The sign calling for the cars to slow at Imola
Grand Prix Photo
“That day the team was managed by Marco Piccinini because [team manager] Mauro Forghieri wasn’t there on Sunday.
“Piccinini was the witness of Pironi in his wedding the week before. Gilles Villeneuve was not even invited. So when my father asked, ‘Gilles, why didn’t he invite you to the wedding?’ he said he probably forgot.
“Because Gilles was genuine. He wasn’t a political guy, you know, he was really crystal clear. He had something to say he did. If you betrayed him, you betrayed him forever. There is not a second chance.”
Villeneuve, his fury still raging, took immediate action. “He rang my father and he said, I’m gonna leave Ferrari the end of the year I need to talk to you,” says Giacobazzi. “He went to have a meeting with [Enzo] Ferrari and Jody Scheckter.
Villeneuve’s Giacobazzi-sponsored overalls from 1982
Grand Prix Photo
“Ferrari instead of, you know, begging Gilles, he said, ‘Gilles, what do you want? In the end a Ferrari won’ which is very typical of Enzo Ferrari, because Gilles was becoming bigger than Ferrari: it was Villeneuve winning in Jarama, it was Villeneuve winning the very first race for the Ferrari turbo in Monaco. It was not Ferrari doing miracles, you know, it was the driver.

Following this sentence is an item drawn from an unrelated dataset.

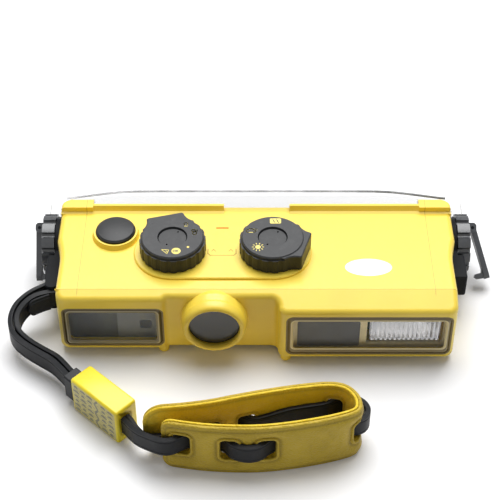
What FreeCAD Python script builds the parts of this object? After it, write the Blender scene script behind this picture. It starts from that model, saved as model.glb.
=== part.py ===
"""Waterproof film camera with a clear hinged back, two end latches and a wrist strap.

Millimetres. X runs along the camera, +Y points to the rear (the lenses look along -Y) and
z = 0 is the plane of the feet. The origin is the mouth of the tripod socket.
"""

import FreeCAD, Part
import math
import os
from FreeCAD import Vector as V

os.makedirs("parts", exist_ok=True)

# Housing
HALF_LENGTH = 91.0
END_FLARE = 2.4
END_X = HALF_LENGTH + END_FLARE
FLARE_Y = (-12.0, 4.0)
TOP_Z = 37.0
BELLY_Z = 2.5
WALL = 2.6
REAR_Y = 26.0
CREASE_Y = -30.0
HOOD_DROP_PER_MM = 0.415
FINDER_FACE_Y = -34.9
LENS_FACE_Y = -33.4
FLASH_FACE_Y = -40.6
FINDER_END_X = -40.0
FLASH_START_X = 10.0
REAR_CORNER_R = 4.8
FRONT_CORNER_R = 4.5
STEP_R = 3.0
EDGE_R = 2.7
BOTTOM_EDGE_R = 2.2
FRONT_WALL = 3.4

# Feet and tripod socket
FOOT_W = 4.8
FOOT_DEEP = 7.0
FOOT_SET_BACK = 9.0
FOOT_XS = (-HALF_LENGTH + 6.0, -43.0, 13.6, HALF_LENGTH - 5.0)
REAR_FOOT_Y = 12.0
SOCKET_R = 3.175
SOCKET_DEEP = 7.0
SOCKET_OUTER_R = 5.2
SOCKET_BOSS_WALL = 3.0

# Rim at the rear of the top
RIM_Y = 23.7
RIM_TOP_Z = 40.2
RIM_RAMP = 2.4
POST_IN_X = HALF_LENGTH - 13.0
POST_REAR_Y = 29.0
NOTCH_X0 = -15.4
NOTCH_X1 = 16.0

# Windows in the two front blocks
FINDER_WIN = (-HALF_LENGTH + 2.2, FINDER_END_X - 2.4, 4.9, 29.2)
FLASH_WIN = (FLASH_START_X + 3.4, HALF_LENGTH - 1.9, 5.0, 29.6)
WIN_CORNER_R = 3.4
WIN_LEDGE = 2.4
WIN_DEEP = 2.2
SEAL_W = 0.8
PLUG_PROUD = 0.5
PLUG_BEVEL = 1.3
FIT = 0.3
SNUG = 0.1

# Taking lens port
LENS_X = -19.2
LENS_Z = 22.0
PORT_R = 12.0
PORT_SET_BACK = 3.2
BEZEL_CREST_R = 13.9
BEZEL_BASE_R = 15.4
BEZEL_PROUD = 5.9
PORT_THICK = 1.8

# Viewfinder
FINDER_BACK_Y = FINDER_FACE_Y + FRONT_WALL
OBJECTIVE_X = -50.9
OBJECTIVE_Z = 15.6
OBJECTIVE_HALF = 2.7
TUNNEL_WALL = 0.8
MASK_Y = FINDER_BACK_Y + 1.2
MASK_T = 1.4

# Dials
DIAL_Y = -5.9
FOCUS_X = -38.6
EXPOSURE_X = 7.5
DIAL_R = 15.3
DIAL_TOP_R = 14.3
DIAL_TOP_Z = 47.0
PLATEAU_R = 18.2
PLATEAU_H = 1.2
DIAL_GAP = 0.3
DIAL_LOBES = 20
LOBE_DEPTH = 0.45
WING_DROP = 0.5
WING_R = 18.6
WING_HALF = 28.5
WING_SPREAD = 52.0
WING_WAIST = 0.7
FOCUS_WING = 105.0
EXPOSURE_WING = -17.0
CAP_R = 6.6
CAP_RECESS = 0.9
SHAFT_R = 2.5
CAM_Z0 = 27.0
CAM_T = 2.4
CAM_R = 5.0
CAM_RISE = 0.45
CAM_GAP = 0.15
RUNNING = 0.05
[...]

“As it happened many times in the past, you know, because if you look from Alberto Ascari to Niki Lauda in the Ferrari, almost every world champion he has kicked away from the company. Because he was intending that the car and the Ferrari team is in front of everybody else.

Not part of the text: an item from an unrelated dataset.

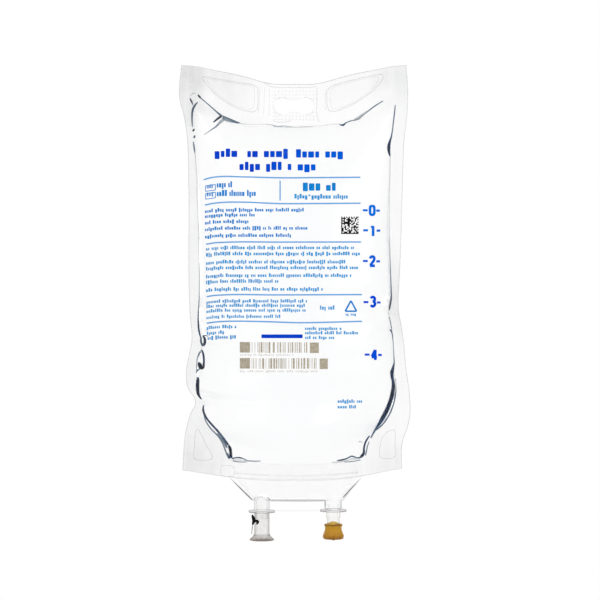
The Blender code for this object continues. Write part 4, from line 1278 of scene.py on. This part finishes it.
# Dark refraction lines round the cell: (x, y, width, tone) in photograph pixels, and tone from grey to black
SHADES = (
    ((190.6, 96, 0.8, 0.2), (191.8, 94, 0.8, 0.15), (193.6, 92.9, 0.8, 0.15), (196, 94, 0.8, 0.2)),
    ((197.6, 94.2, 1, 0.5), (199.1, 96.2, 1.9, 1), (201, 98.4, 1.3, 0.7)),
    (
        (200, 97.4, 1, 0.6), (206, 102.5, 1, 0.5), (213, 108.6, 1.1, 0.5), (218.5, 113.4, 1.6, 0.55),
        (222, 116.3, 2.2, 0.7),
    ),
    ((222.4, 115.6, 1.6, 0.8), (219.5, 117.4, 2.2, 1), (216.5, 119.6, 1.9, 0.95), (213, 122.6, 1, 0.6)),
    (
        (225.5, 118.2, 3, 0.25), (221, 121.4, 2.6, 0.25), (216.5, 126, 1.7, 0.3), (210, 130.6, 1.1, 0.3),
        (203.6, 134.9, 0.8, 0.2),
    ),
    (
        (222, 117.2, 2.2, 0.35), (227, 119.5, 3.6, 0.3), (232, 121, 2.8, 0.35), (236, 122.2, 2, 0.5),
        (240.4, 123.1, 1, 0.45),
    ),
    ((222, 115.6, 1, 0.55), (229, 118.4, 0.9, 0.45), (235, 121, 0.9, 0.5), (239.5, 122.9, 0.8, 0.4)),
    ((189.8, 97.8, 1, 0.5), (190.9, 100.3, 1.6, 0.95), (192.2, 103, 1.3, 0.8), (192.7, 105.5, 0.9, 0.4)),
    (
        (197.9, 101.8, 0.9, 0.45), (195.6, 104.4, 1.6, 0.65), (193.4, 107.9, 2.1, 0.65),
        (192.3, 112, 1.8, 0.6), (192, 117, 1.5, 0.6), (192.1, 123, 1.2, 0.5), (192.5, 127.4, 0.9, 0.3),
    ),
    ((194.8, 128.6, 1, 0.6), (193.6, 130, 1.9, 1), (192.4, 131.6, 1.2, 0.7)),
    ((195.2, 135, 1.2, 0.5), (194.4, 136.8, 1.8, 0.7), (193.6, 138.6, 1.4, 0.4)),
    ((193.2, 141, 1, 0.3), (193.7, 145, 1.4, 0.4), (194.4, 149.5, 1.5, 0.4), (194.9, 153.5, 1, 0.25)),
    (
        (194.9, 152, 0.9, 0.1), (196.3, 175, 0.8, 0), (197.2, 200, 0.8, 0), (198.3, 230, 0.8, 0),
        (199.1, 262, 0.9, 0.1), (199.3, 290, 1, 0.2), (198.6, 310, 1.2, 0.35), (198.2, 322, 1.3, 0.5),
    ),
    (
        (198.2, 310, 1, 0.3), (198.2, 322, 1.5, 0.6), (198.8, 329.5, 1.7, 0.7), (200.2, 336, 1.4, 0.6),
        (201.6, 341, 1, 0.4),
    ),
    ((202.6, 335.4, 0.9, 0.35), (205.5, 335.5, 0.9, 0.45), (208.6, 336.4, 0.8, 0.35)),
    (
        (202.6, 335.2, 1.3, 0.6), (204.6, 338.6, 2.2, 0.85), (204.9, 342.4, 2.3, 0.85),
        (203.4, 346.4, 1.9, 0.75),
    ),
    ((201.2, 336.6, 1.2, 0.5), (200.9, 341, 1.8, 0.55), (202, 344.6, 1.8, 0.65), (203, 346.8, 1.6, 0.7)),
    (
        (201.4, 349.2, 1.2, 0.7), (203, 353.4, 1.9, 0.8), (203.8, 358.6, 1.9, 0.8), (203.8, 363.5, 2, 0.85),
        (203, 367.6, 2.4, 0.97), (201, 369.5, 1.8, 0.95),
    ),
    (
        (201, 350.6, 1.2, 0.5), (198.8, 354.4, 1.6, 0.35), (197.3, 358.4, 1.4, 0.25), (196.6, 364, 1.1, 0.2),
        (196.9, 369.5, 1.1, 0.45), (196.5, 373.6, 1.1, 0.5),
    ),
    ((198.4, 361.6, 1.4, 0.6), (199.6, 364.6, 3.8, 1), (200.7, 367.4, 4.4, 1), (201.6, 369.6, 2.4, 0.95)),
    ((199.6, 368.6, 1.4, 0.6), (198, 370.2, 1.2, 0.5), (196.8, 372.6, 0.9, 0.3)),
    (
        (197.7, 376.4, 1.4, 0.6), (197.8, 379.5, 2.8, 0.9), (197.6, 384, 3.2, 0.95), (197.6, 389, 3.3, 0.95),
        (198.1, 393.6, 2.8, 0.9), (199.8, 397, 1.9, 0.85), (201.8, 399.6, 1, 0.6),
    ),
    (
        (203.8, 404.6, 0.9, 0.5), (203.1, 408.4, 1.7, 0.8), (203.7, 412.4, 2.1, 0.9), (206.4, 418, 1.9, 0.8),
        (211.2, 424, 1.9, 0.7), (216, 429.2, 1.9, 0.75), (220.8, 434.8, 2, 0.7), (225.4, 441, 2, 0.7),
        (228.6, 445.4, 1.9, 0.8),
    ),
    (
        (203.4, 413, 0.9, 0.3), (205.5, 420.4, 1.1, 0.4), (210.2, 428, 1.2, 0.45), (215.2, 433.2, 1.3, 0.45),
        (219.2, 437.6, 1.3, 0.4), (222.4, 443.2, 1.3, 0.35), (225, 449.6, 1.3, 0.4),
        (227.6, 456.4, 1.5, 0.45),
    ),
    ((217.5, 432.6, 2.4, 0.3), (221.6, 438, 2.8, 0.35), (224.8, 443.4, 2.6, 0.35), (227, 448.4, 2, 0.3)),
    (
        (228.2, 444.6, 1.6, 0.85), (229.9, 448.2, 2.9, 0.97), (230.6, 452, 2.8, 1), (230.8, 455.6, 2.9, 0.95),
        (231.2, 458.6, 2.6, 0.8),
    ),
    ((226.8, 452.4, 1.6, 0.35), (228.4, 456.4, 2.2, 0.5), (230, 459.2, 2.4, 0.7)),
    (
        (231.4, 458.9, 1.6, 0.6), (235, 457.9, 1.3, 0.5), (239, 457.7, 1.4, 0.7), (242.6, 458.4, 1.1, 0.5),
        (247.4, 460.6, 1, 0.4), (254, 461.2, 1, 0.45), (261, 461, 0.8, 0.3),
    ),
    ((232.6, 459.9, 1.2, 0.1), (238, 460.2, 2.2, 0.05), (244, 460.9, 1.6, 0.05), (249, 461.4, 1, 0.15)),
    ((232.4, 461.2, 0.8, 0.35), (239, 462, 0.8, 0.3), (246.5, 462.2, 0.8, 0.3)),
    (
        (383.6, 100.6, 0.9, 0.35), (376.5, 104.9, 1.1, 0.5), (370, 109.6, 1.2, 0.45), (363, 115.2, 1.1, 0.35),
        (357, 120, 1, 0.3),
    ),
    ((368, 110.6, 1.2, 0.1), (362.6, 114.6, 2.6, 0.15), (358.2, 118.2, 3, 0.2), (354, 119.8, 2, 0.2)),
    (
        (357, 119.8, 1.3, 0.3), (351, 120.8, 1.2, 0.3), (346, 122.8, 1.2, 0.4), (343, 125, 1.9, 0.65),
        (341.4, 125, 1.6, 0.55), (339, 124, 1, 0.3),
    ),
    ((340, 123.9, 0.9, 0.1), (331, 124.3, 0.8, 0), (322, 125.6, 0.8, 0), (311, 126.4, 0.8, 0)),
    (
        (239.8, 123.4, 0.9, 0.15), (250, 124.3, 0.8, 0), (262, 124.2, 0.8, 0), (271, 124.8, 1, 0.15),
        (278, 126.4, 1.1, 0.25), (284, 126, 1, 0.2), (290, 126.6, 1.1, 0.15), (297, 126.1, 0.8, 0),
        (306, 126.6, 1.1, 0.1), (313, 126.3, 0.8, 0),
    ),
    (
        (395.3, 104.6, 0.9, 0.4), (394.4, 114, 1.2, 0.5), (393.3, 123, 1.2, 0.4), (392.2, 132, 1.3, 0.45),
        (391, 138.6, 1.6, 0.5),
    ),
    (
        (391.6, 136, 1.2, 0.5), (390.2, 140.4, 2, 0.7), (389, 145, 2.9, 0.85), (388.8, 149.6, 2.9, 0.85),
        (389.4, 153.6, 2, 0.8), (390.3, 156.8, 1, 0.5),
    ),
    (
        (390.2, 156.6, 0.9, 0.1), (390.2, 175, 0.8, 0), (389.7, 200, 0.8, 0.05), (389.4, 225, 0.9, 0.1),
        (389.9, 250, 1, 0.2), (390.4, 270, 1.1, 0.3), (391, 285, 1.2, 0.35), (391.4, 296, 1.2, 0.5),
    ),
    ((391.5, 293, 1, 0.4), (391.1, 299, 1.6, 0.7), (390.2, 304.6, 1.7, 0.75), (389.2, 310.6, 1, 0.45)),
    ((388.5, 312.4, 0.8, 0.3), (388.3, 314, 1, 0.35)),
    ((388.9, 316, 0.8, 0.25), (390.2, 321, 0.9, 0.35), (391.2, 326, 0.9, 0.4), (391.8, 330, 0.9, 0.4)),
    (
        (389.4, 329.2, 1.2, 0.6), (391, 330.6, 1.4, 0.65), (392.2, 334, 1.1, 0.5), (393, 340, 0.8, 0.35),
        (393.6, 349, 0.8, 0.35), (394, 357, 0.9, 0.45), (394.3, 364, 1.3, 0.6),
    ),
    (
        (394.3, 362.6, 1.2, 0.6), (393.2, 367.4, 2.4, 0.75), (392, 372.4, 3.6, 0.85), (392.2, 377, 3, 0.8),
        (393, 381, 2.8, 0.7), (393.4, 385.6, 3.4, 0.85), (392.8, 391, 3.8, 0.9), (391.4, 398, 3.9, 0.9),
        (388.8, 405.6, 4, 0.85), (385.4, 413, 4.2, 0.8), (381.6, 420, 3.8, 0.75), (378, 425.6, 2.6, 0.65),
        (374.6, 431, 1.8, 0.55), (370.6, 438.6, 1.2, 0.5),
    ),
    (
        (395.6, 378, 1, 0.15), (396, 386, 1, 0.2), (395.7, 393, 1.2, 0.45), (394.3, 401, 1.3, 0.5),
        (391.8, 409, 1.3, 0.45), (388.2, 416.6, 1.3, 0.4), (383.4, 423.6, 1.3, 0.45),
        (378.4, 428.4, 1.2, 0.5), (375.6, 430.6, 1, 0.5),
    ),
    (
        (369.8, 435.6, 1.2, 0.6), (367, 439.4, 1.6, 0.7), (364.9, 444, 1.8, 0.75), (363.9, 449, 1.9, 0.75),
        (363.8, 453, 2.4, 0.85), (361.6, 456.2, 2.6, 0.85), (359.8, 457.2, 1.6, 0.7),
    ),
    ((369.4, 441, 0.8, 0.3), (367.4, 446.6, 1, 0.4), (366.4, 451.6, 1.1, 0.4), (365.2, 455.8, 1.2, 0.4)),
    ((358.6, 443, 0.8, 0.1), (359.6, 441.6, 0.8, 0.2), (361.4, 441.6, 0.8, 0.2), (362.6, 443.6, 0.8, 0.1)),
    (
        (362.2, 457.2, 1.4, 0.6), (357.5, 457.8, 1.2, 0.5), (351.6, 456.3, 1.4, 0.5),
        (346.4, 458.7, 1.3, 0.55), (340.4, 460.2, 1.4, 0.75), (336.4, 460.7, 0.9, 0.4),
    ),
    (
        (360.4, 458.9, 1, 0.1), (353.6, 458.8, 1.9, 0.1), (347, 460.4, 1.4, 0.1), (340, 461.8, 1, 0.2),
        (331, 462.4, 0.8, 0.1),
    ),
    ((361, 459.9, 0.8, 0.35), (353, 461.4, 0.8, 0.35), (344, 462.2, 0.8, 0.3)),
)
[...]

“Gilles asked my father if he wanted to follow him, and he said, Look, Gilles, because of the relationship with Enzo Ferrari we’ll never quit the team, but I will definitely stay with you. So I will do both.
“It is still nowadays unclear to me if it was to build a Villeneuve team, which was not unusual, because at the time you had a Fittipaldi team and Merzario team, or to go to Williams or McLaren. Or maybe to stay in Ferrari in the end.”